Stephanie Laurens, The Perfect Lover: The good thing about Laurens is that one can read her very quickly by skimming past all the sex. If you do this, and ignore the main couple who have both independently decided to marry (he because he’s inherited a house and wants a family to put in it, she because she craves children) it is a country house murder mystery. Kitty Glossop, the flirty, flighty young wife of the eldest son of the house, is found strangled in the library. Kitty has a habit of flirting with all the men (who are disgusted, of course, by this behaviour), and is pregnant with a child that is definitely not her husband’s. To everyone’s amazement, it turns out that the one young man who the text does not encourage us to think wonderful and noble is the culprit (I was unamazed).

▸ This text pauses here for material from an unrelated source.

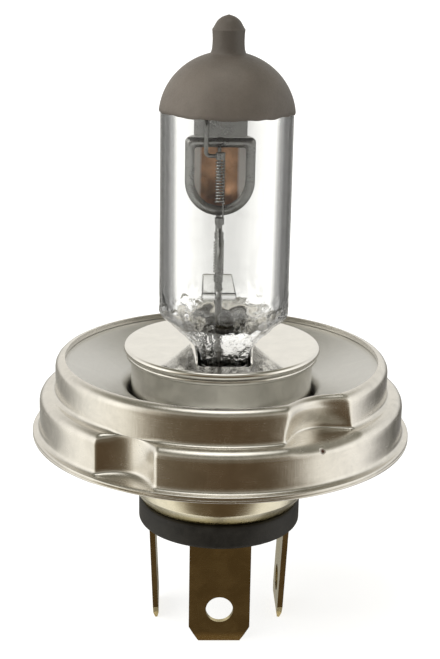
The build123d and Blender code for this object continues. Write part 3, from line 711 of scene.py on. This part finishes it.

The thing that really annoyed me about The Perfect Lover is the set of ways in which the text demonised Kitty. We’re told over and over that all the heroes of these books have had multiple affairs, often with married women. Here we see them recoiling in horror from the idea of this particular woman cheating on her husband … because they know him and he seems nice? Meanwhile, our heroine is shocked to hear Kitty complain that her husband is pressuring her to “give him children”; our heroine, being a proper woman, knows that being a mother is the best thing ever. What possible reason could any woman give for not wanting children? The text gives Kitty one – pregnancy will make her fat and men won’t want her anymore. Because not only is she an unnatural creature who doesn’t want babies and a raging slut, but she’s letting her raging sluthood get in the way of babies. And I’m not even going to talk about our heroine who can quote Virgil but doesn’t know how to get herself a man, or some of the evasive half-truths that lead this couple to sex. In conclusion, fuck this book.